● **INFORMATION SUPPLIED**:
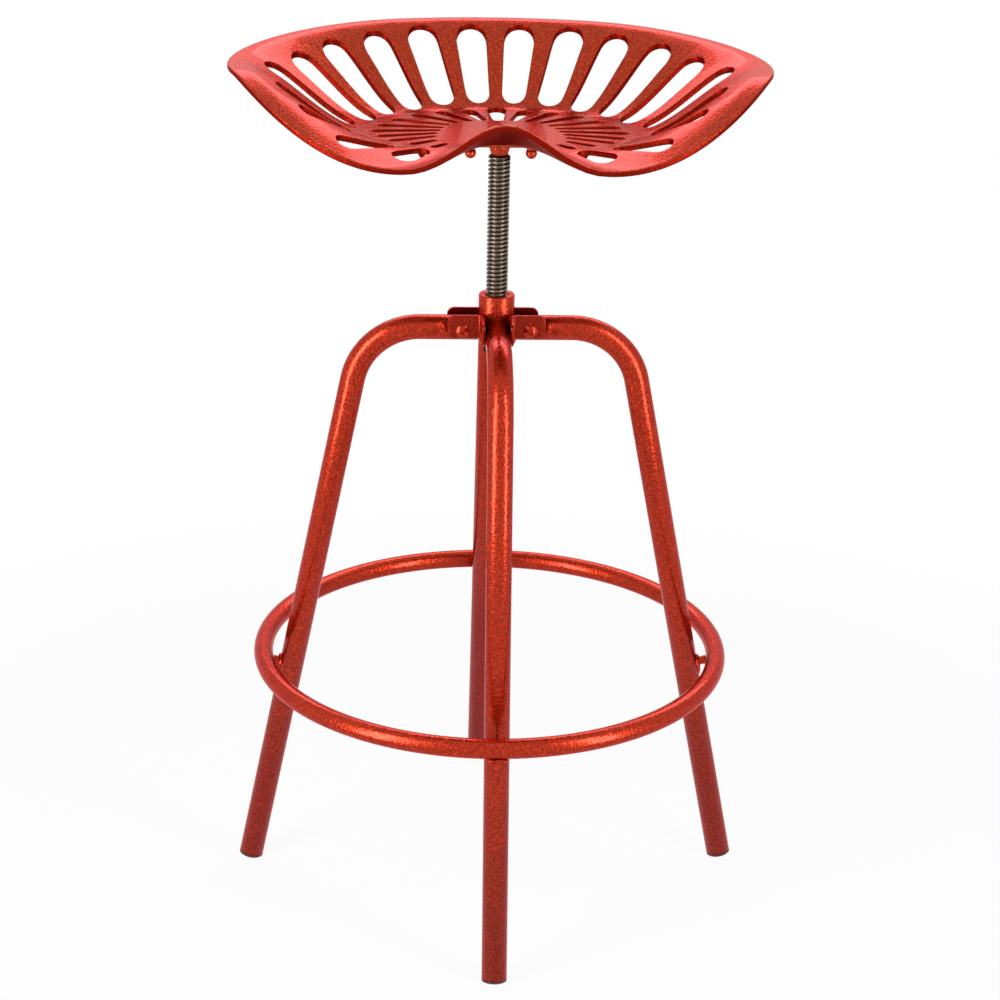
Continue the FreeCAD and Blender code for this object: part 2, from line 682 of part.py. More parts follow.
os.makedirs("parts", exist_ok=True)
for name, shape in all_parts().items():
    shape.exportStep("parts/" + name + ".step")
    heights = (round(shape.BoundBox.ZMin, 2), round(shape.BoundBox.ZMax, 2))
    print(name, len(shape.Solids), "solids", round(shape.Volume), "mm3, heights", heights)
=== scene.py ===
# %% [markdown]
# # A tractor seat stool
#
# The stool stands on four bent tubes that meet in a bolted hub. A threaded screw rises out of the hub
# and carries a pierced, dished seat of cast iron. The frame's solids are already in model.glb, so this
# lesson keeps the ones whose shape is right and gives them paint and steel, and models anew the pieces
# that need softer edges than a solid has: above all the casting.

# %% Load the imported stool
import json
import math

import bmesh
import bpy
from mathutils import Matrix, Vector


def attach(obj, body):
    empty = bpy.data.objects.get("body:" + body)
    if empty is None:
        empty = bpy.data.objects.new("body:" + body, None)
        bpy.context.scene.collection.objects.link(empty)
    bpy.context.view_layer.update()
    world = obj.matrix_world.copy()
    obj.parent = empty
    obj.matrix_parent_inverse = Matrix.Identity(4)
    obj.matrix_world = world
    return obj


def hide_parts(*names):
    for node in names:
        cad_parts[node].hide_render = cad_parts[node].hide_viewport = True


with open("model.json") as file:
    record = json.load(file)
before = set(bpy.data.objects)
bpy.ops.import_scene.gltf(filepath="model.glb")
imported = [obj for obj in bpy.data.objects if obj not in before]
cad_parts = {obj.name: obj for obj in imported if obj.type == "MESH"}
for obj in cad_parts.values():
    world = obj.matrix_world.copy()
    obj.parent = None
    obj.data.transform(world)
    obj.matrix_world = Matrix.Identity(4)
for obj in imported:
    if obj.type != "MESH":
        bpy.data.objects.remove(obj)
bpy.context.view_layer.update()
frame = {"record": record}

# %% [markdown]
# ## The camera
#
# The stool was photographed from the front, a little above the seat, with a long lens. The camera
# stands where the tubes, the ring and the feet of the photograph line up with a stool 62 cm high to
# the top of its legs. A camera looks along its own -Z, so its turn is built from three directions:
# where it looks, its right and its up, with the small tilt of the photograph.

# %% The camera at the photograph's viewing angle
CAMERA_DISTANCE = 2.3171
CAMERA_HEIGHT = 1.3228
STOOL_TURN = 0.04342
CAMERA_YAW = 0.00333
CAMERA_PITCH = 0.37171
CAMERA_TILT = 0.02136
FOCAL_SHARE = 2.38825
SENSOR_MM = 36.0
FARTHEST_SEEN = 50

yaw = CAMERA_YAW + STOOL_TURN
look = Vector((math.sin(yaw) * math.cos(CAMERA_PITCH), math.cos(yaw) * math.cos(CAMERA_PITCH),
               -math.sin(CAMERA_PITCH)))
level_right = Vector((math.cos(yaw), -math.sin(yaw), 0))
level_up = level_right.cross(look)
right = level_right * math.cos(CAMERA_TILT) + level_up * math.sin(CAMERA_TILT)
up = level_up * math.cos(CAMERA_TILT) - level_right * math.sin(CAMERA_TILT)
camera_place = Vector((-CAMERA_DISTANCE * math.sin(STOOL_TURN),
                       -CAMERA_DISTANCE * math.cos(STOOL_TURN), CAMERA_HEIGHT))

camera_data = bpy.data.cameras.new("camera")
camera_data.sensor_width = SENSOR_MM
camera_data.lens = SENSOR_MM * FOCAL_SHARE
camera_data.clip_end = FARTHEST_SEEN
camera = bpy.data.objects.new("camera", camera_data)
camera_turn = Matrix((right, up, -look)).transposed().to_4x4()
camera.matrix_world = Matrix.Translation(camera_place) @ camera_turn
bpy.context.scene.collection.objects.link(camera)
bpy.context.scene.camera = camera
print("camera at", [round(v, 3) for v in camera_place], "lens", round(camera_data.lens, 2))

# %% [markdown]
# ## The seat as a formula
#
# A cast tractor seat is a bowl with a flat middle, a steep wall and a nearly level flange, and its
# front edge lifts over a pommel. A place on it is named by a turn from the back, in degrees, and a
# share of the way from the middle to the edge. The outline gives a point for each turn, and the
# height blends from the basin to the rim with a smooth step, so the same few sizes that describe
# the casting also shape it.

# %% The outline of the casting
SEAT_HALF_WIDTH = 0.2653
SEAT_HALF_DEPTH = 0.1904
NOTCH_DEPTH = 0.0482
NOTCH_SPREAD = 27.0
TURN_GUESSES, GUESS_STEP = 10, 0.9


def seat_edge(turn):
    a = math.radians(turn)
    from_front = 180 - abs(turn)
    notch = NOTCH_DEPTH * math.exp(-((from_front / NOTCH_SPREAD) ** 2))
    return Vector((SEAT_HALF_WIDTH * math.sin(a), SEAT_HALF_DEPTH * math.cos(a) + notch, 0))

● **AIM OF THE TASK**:
Give again only the lines from the one bearing "2), round(shape.BoundBox.ZMax, 2))" through the one bearing "obj.matrix_parent_inverse = Matrix.Identity(4)", exactly as they stand.

● **EXPECTED ANSWER**:
    heights = (round(shape.BoundBox.ZMin, 2), round(shape.BoundBox.ZMax, 2))
    print(name, len(shape.Solids), "solids", round(shape.Volume), "mm3, heights", heights)
=== scene.py ===
# %% [markdown]
# # A tractor seat stool
#
# The stool stands on four bent tubes that meet in a bolted hub. A threaded screw rises out of the hub
# and carries a pierced, dished seat of cast iron. The frame's solids are already in model.glb, so this
# lesson keeps the ones whose shape is right and gives them paint and steel, and models anew the pieces
# that need softer edges than a solid has: above all the casting.

# %% Load the imported stool
import json
import math

import bmesh
import bpy
from mathutils import Matrix, Vector


def attach(obj, body):
    empty = bpy.data.objects.get("body:" + body)
    if empty is None:
        empty = bpy.data.objects.new("body:" + body, None)
        bpy.context.scene.collection.objects.link(empty)
    bpy.context.view_layer.update()
    world = obj.matrix_world.copy()
    obj.parent = empty
    obj.matrix_parent_inverse = Matrix.Identity(4)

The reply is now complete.